The structure of this paper is as follows: Section 2 introduces the IMMSE algorithm. Section 3 presents multiple sets of simulation experiments and analyzes the experimental results. Section 4 validates the advantages of the IMMSE algorithm over traditional MMSE algorithms using real-world data analysis. Section 5 presents the conclusion.

2. Methodology

2.1. Improved Multivariate Multiscale Sample Entropy

A Brief description of the calculation procedure is demonstrated at the beginning of the introduction of IMMSE. When computing the IMMSE results for a set of multi-channel data, it is essential to initially set scale factors, embedding dimensions, time delays, and threshold coefficients. Once these parameters are determined, a coarse-graining process is employed to decompose the multi-channel data into different temporal scales. Subsequently, the improved multivariate sample entropy (IMSE) results for the coarse-grained data at each scale are computed. This process ultimately yields an IMMSE curve, where the x-axis represents the scale factor, and the y-axis denotes the improved multivariate entropy values.

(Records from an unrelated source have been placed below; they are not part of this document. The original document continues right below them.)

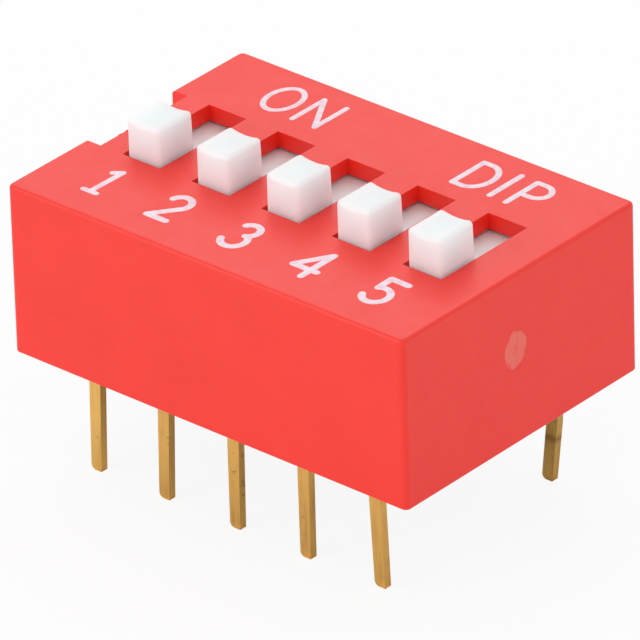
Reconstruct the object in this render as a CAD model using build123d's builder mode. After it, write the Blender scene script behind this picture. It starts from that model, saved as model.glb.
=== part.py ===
"""Slide DIP switch: a one-row bank of raised-knob slide switches on two rows of pins.

Frame: +X runs along the numbered positions, +Y towards the ON side, +Z up. The origin is
below the middle of the body, in the plane of the pin tips. Every knob is modelled OFF.
"""
import os

from build123d import *

os.makedirs("parts", exist_ok=True)

# ---------------------------------------------------------------- driving dimensions (mm)
positions = 5
pitch = 2.54  # between neighbouring positions and pins
row_spacing = 7.62  # between the two rows of pins

# Housing outside
end_margin = 2.07  # from the first or last position to the body's end
side_margin = 1.14  # from a row of pins to the body's side
body_height = 5.3
corner_radius = 0.18  # upright edges
top_edge_radius = 0.12
bottom_edge_radius = 0.06

# Cover walls
top_plate = 0.5
side_wall = 0.65
end_wall = 0.95

# Orientation notch in the end beside position 1, and the gate mark on the other end
notch_depth = 0.57
notch_drop = 1.0
gate_size = (0.96, 1.24)  # along Y, along Z
gate_shift = (-0.26, 0.3)  # from the middle of the end face
gate_depth = 0.08

# Knobs and the slots they run in
knob_width = 1.18
knob_depth = 1.5
knob_rise = 1.2  # above the cover
knob_back_slope = 0.06  # the back of the knob leans in by this much at its top
knob_dish = 0.1  # hollow in the middle of the knob's top
knob_edge_radius = 0.12
knob_offset = 0.05  # every knob stands this far towards +X in its slot
slot_width = 1.38
slot_shift = 0.14  # the slots sit this far towards ON from the body's middle
knob_gap = 0.04  # between a knob and either end of its slot

# Sliders
slider_width = 1.8
plate_thickness = 0.9
plate_lap = 0.13  # least cover of the plate beyond a slot's end
plate_end_gap = 0.13  # left between plate and wall at the end of the stroke
slider_edge_radius = 0.06
slide_gap = 0.04  # above the plate
side_gap = 0.06  # between a slider and a rib
peg_radius = 0.25
peg_length = 0.3

# Moving contacts
wiper_thickness = 0.12
wiper_width = 1.0
wiper_span = 2.8  # between its two contact points
wiper_flat = 1.3  # length that lies against the slider
wiper_toe = (0.45, 0.35)  # turned-up end: along Y, along Z
wiper_bend = 0.25
wiper_on_centre = 0.2  # middle of the wiper along Y when ON
wiper_room = 1.1  # between the base floor and the slider's underside
wiper_gap = 0.04  # between a contact point and the pads
peg_gap = 0.03  # round the peg

# Base
base_recess = 0.1  # its underside sits this far inside the cover's rim
base_floor = 1.2
fit_gap = 0.03  # round the base inside the cover
lug_length = 1.0
lug_height = 0.4
lug_proud = 0.12
lug_land = 0.1  # flat of a lug's nose, below its ramp
lug_lift = 0.35  # above the base's underside

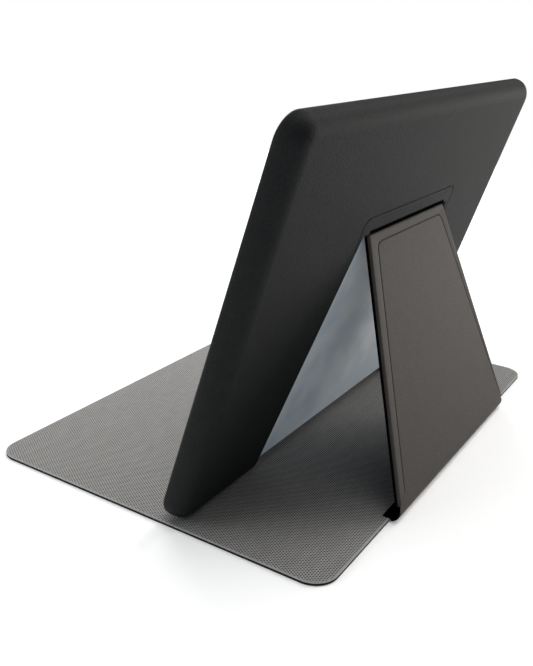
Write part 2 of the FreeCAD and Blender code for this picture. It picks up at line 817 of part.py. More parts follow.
# ---------------------------------------------------------------- checks and export
for item in doc.Objects:
    if any(word in ("Invalid", "Error") for word in item.State):
        raise RuntimeError(f"{item.Label}: state {item.State}")
for node in nodes:
    if node.Shape.isNull() or not node.Shape.isValid():
        raise RuntimeError(f"{node.Label}: the shape is not valid")
    if len(node.Shape.Solids) != 1:
        raise RuntimeError(f"{node.Label}: {len(node.Shape.Solids)} solids in place of one")
    node.Shape.exportStep(os.path.join("parts", f"{node.Label}.step"))
    box = node.Shape.BoundBox
    print(
        f"{node.Label:20s} {node.Shape.Volume:10.1f} mm3  "
        f"x {box.XMin:7.2f} {box.XMax:7.2f}  y {box.YMin:7.2f} {box.YMax:7.2f}  z {box.ZMin:7.2f} {box.ZMax:7.2f}"
    )
print(len(nodes), "nodes")
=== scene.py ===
"""Visual model of a tablet folio standing on its fold-out stand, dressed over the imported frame.

Everything is in metres, in the frame of the CAD model: the folio's cover lies on the table, a
stiff stand rises from the cover's rear edge on a curled hinge strip, and the case that holds the
tablet leans on the stand's top edge.  Each sub-assembly is a class whose fields are its sizes, and
each finish is a frozen dataclass that builds one procedural material.
"""

import json
import logging
import math
from collections.abc import Callable, Iterable, Sequence
from dataclasses import dataclass, field
from enum import Enum
from typing import Any

import bmesh
import bpy
from mathutils import Matrix, Vector

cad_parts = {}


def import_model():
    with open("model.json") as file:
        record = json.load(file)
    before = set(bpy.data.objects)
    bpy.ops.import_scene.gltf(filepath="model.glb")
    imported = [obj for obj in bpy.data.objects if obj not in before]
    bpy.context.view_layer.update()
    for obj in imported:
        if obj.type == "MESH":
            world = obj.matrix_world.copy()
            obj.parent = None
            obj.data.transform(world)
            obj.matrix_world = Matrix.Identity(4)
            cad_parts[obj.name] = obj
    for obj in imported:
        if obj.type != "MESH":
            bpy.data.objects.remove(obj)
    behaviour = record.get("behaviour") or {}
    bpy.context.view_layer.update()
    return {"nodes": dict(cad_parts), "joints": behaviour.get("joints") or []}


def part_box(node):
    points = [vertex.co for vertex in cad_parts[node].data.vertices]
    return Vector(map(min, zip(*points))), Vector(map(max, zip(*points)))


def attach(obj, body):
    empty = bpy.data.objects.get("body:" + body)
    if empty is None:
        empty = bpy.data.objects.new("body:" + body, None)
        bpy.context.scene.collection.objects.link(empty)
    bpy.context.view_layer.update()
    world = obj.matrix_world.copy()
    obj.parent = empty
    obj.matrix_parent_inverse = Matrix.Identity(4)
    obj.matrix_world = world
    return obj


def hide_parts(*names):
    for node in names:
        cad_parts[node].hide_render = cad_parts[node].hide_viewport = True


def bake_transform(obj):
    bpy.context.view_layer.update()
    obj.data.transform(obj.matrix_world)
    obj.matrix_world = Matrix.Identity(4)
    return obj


LOG = logging.getLogger("folio")
MM = 0.001
# The weave's pitch along the hinges and across them, in mm, shared by its relief and its colour.
WEAVE_COLUMN, WEAVE_ROW = 1.3045, 1.0727
# How far the case leans back from upright.
CASE_LEAN = math.radians(16.8)
Library = dict[Enum, bpy.types.Material]
Colour = tuple[float, float, float, float]
Ring = list[Vector]


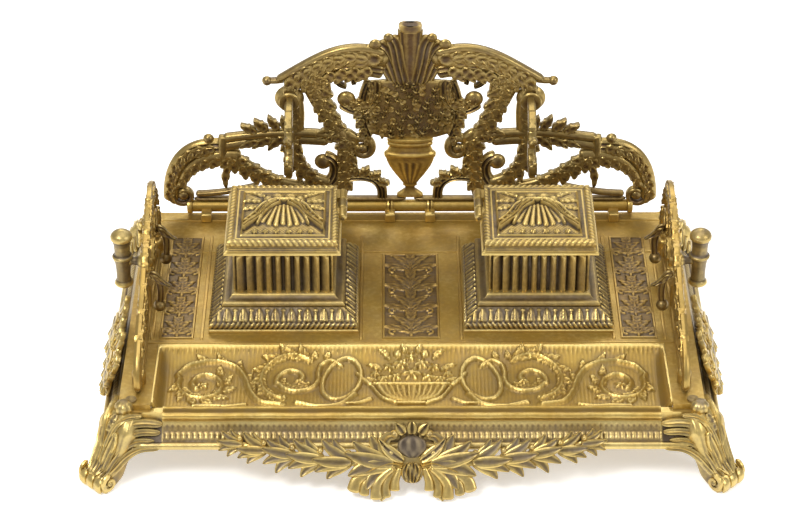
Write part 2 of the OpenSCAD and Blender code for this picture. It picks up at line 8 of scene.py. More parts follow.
import bmesh
import bpy
import numpy as np
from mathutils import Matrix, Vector


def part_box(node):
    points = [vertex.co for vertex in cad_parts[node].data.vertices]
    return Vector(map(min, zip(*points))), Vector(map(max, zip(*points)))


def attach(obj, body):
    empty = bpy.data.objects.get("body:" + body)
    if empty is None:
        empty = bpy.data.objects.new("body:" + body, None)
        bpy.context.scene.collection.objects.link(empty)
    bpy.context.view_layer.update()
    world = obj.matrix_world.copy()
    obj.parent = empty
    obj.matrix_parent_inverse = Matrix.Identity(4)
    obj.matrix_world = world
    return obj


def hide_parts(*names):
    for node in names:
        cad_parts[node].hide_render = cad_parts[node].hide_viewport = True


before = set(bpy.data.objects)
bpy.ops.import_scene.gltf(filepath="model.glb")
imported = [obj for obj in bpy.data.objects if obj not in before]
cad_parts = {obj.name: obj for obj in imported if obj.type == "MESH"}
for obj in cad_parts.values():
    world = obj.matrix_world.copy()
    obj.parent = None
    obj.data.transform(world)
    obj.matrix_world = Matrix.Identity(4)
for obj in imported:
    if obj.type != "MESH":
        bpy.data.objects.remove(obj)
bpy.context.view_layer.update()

bl_info = {
    "name": "Cast Brass Desk Stand",
    "version": (1, 0, 0),
    "blender": (4, 5, 0),
    "location": "3D View > Sidebar > Desk Stand",
    "description": "Models the cast ornament of a double inkstand on its plain frame",
    "category": "Object",
}

MM = 0.001
SIDES = ("left", "right")
KNUCKLE = 8.6


def box_mm(node):
    """Lowest and highest corner of a frame node, in millimetres."""
    low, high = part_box(node)
    return np.array(low) / MM, np.array(high) / MM


def linear(red, green, blue):
    """A colour given as 0-255 display values, as the renderer wants it."""
    return tuple((c / 255) ** 2.2 for c in (red, green, blue))


def toward(a, b, share):
    """The colour that is a share of the way from a to b."""
    return tuple((1 - share) * p + share * q for p, q in zip(a, b))


# ---------------------------------------------------------------- settings


def colour_setting(name, description, value):
    return bpy.props.FloatVectorProperty(
        name=name, description=description, subtype="COLOR", min=0, max=1, default=linear(*value))


class DeskStandFinish(bpy.types.PropertyGroup):
    """Colours of the brass, from its recesses, dark with dirt and painted shade, to its highest edges, bright
    with rubbing and a painted highlight
    """

    # hollow colour: old lacquer and dirt, together with painted shade where the hollows fall in shadow
    hollow_dirt_and_shade: colour_setting("Recess", "Old lacquer and dirt in the hollows", (64, 52, 33))
    old_gold: colour_setting("Old gold", "Brass of the base", (126, 112, 78))
    bright: colour_setting("Bright brass", "Brass of the deck and the pen tray", (160, 134, 66))
    pale: colour_setting("Lid brass", "Greyer brass of the lids", (164, 143, 86))
    well: colour_setting("Well brass", "Grey brown brass of the wells", (130, 114, 78))
    brown: colour_setting("Brown brass", "Brown brass of the gallery", (84, 64, 38))
    # edge colour: metal bared by rubbing, together with a painted highlight on the highest edges
    rubbed_and_highlight: colour_setting("Rubbed edge", "Metal on the highest edges", (202, 182, 118))
    glass: colour_setting("Glass", "Tint of the ink liners", (205, 228, 214))
    # relief sets how strongly the dirt and painted shade in hollows, and the rubbing and painted highlight on
    # edges, show
    relief: bpy.props.FloatProperty(
        name="Relief", description="Strength of the wear colours", default=0.75, min=0, max=2)


class DeskStandShape(bpy.types.PropertyGroup):
    """Sizes of the worked ornament"""

    cell: bpy.props.FloatProperty(
        name="Cell", description="Width of one square of an embossed sheet",
        default=0.5 * MM, min=0.3 * MM, max=2 * MM, unit="LENGTH")
    tray_relief: bpy.props.FloatProperty(
        name="Tray relief", description="Height of the scrolls in the pen tray",
        default=1.7 * MM, min=0, max=3 * MM, unit="LENGTH")
    deck_relief: bpy.props.FloatProperty(
        name="Deck relief", description="Height of the leaves on the deck panels",
        default=0.9 * MM, min=0, max=2 * MM, unit="LENGTH")
    lid_relief: bpy.props.FloatProperty(
        name="Lid relief", description="Height of the fan on each lid",
        default=2.2 * MM, min=0, max=3 * MM, unit="LENGTH")


# ---------------------------------------------------------------- outlines


def bezier(a, b, c, d, n=16):
    t = np.linspace(0, 1, n + 1)[:, None]
    a, b, c, d = (np.array(p, float) for p in (a, b, c, d))
    return (1 - t) ** 3 * a + 3 * (1 - t) ** 2 * t * b + 3 * (1 - t) * t * t * c + t ** 3 * d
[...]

Given a multivariate time series $\left\{x_{i,j}\right\}$, each channel has $1\le i\le N$ sample points, and $1\le j\le p$ is the channel number. Initially, the multivariate time series undergoes normalization. Then, for a specific scale n, a coarse-grained multivariate time series is constructed as $\left\{y_{i,j}^{\left(n\right)}\right\}={\displaystyle \frac{1}{n}}{\sum }_{k=1}^n{x}_{\left(n\right(i-1)+k),j},1\le i\le \lfloor {\displaystyle \frac{N}{n}}\rfloor ,1\le j\le p$. $\lfloor ·\rfloor$ is the floor function. Notice that in the rest of this paper, we omit the superscript $\left(n\right)$ in $\left\{y_{i,j}^{\left(n\right)}\right\}$ and use $\left\{y_{i,j}\right\}$ to denote coarse-grained multivariate data.

The composite delay vectors in multivariate phase space reconstruction are as follows:

$$\begin{array}{cc}\hfill {\mathit{Y}}_M\left(i\right)=& [y_{i,1},y_{i+{\mathit{\tau }}_1,1},\cdots ,y_{i+(m_1-1){\mathit{\tau }}_1,1},y_{i,2},y_{i+{\mathit{\tau }}_2,2},\cdots ,\hfill \\ \hfill & y_{i+(m_2-1){\mathit{\tau }}_2,2},y_{i,p},y_{i+{\mathit{\tau }}_p,p},\cdots ,y_{i+(m_p-1){\mathit{\tau }}_p,p}].\hfill \end{array}$$

(1)

i is the index of the composite delay vectors. $\mathit{M}=[m_1,m_2,\cdots ,m_p]$ is the embedding dimension vector, and $M={\sum }_{j=1}^p{m}_j$. $\mathit{\tau }=[{\mathit{\tau }}_1,{\mathit{\tau }}_2,\cdots ,{\mathit{\tau }}_p]$ is the time lag vector. The number of composite delay vectors in M-dimensional phase space is q.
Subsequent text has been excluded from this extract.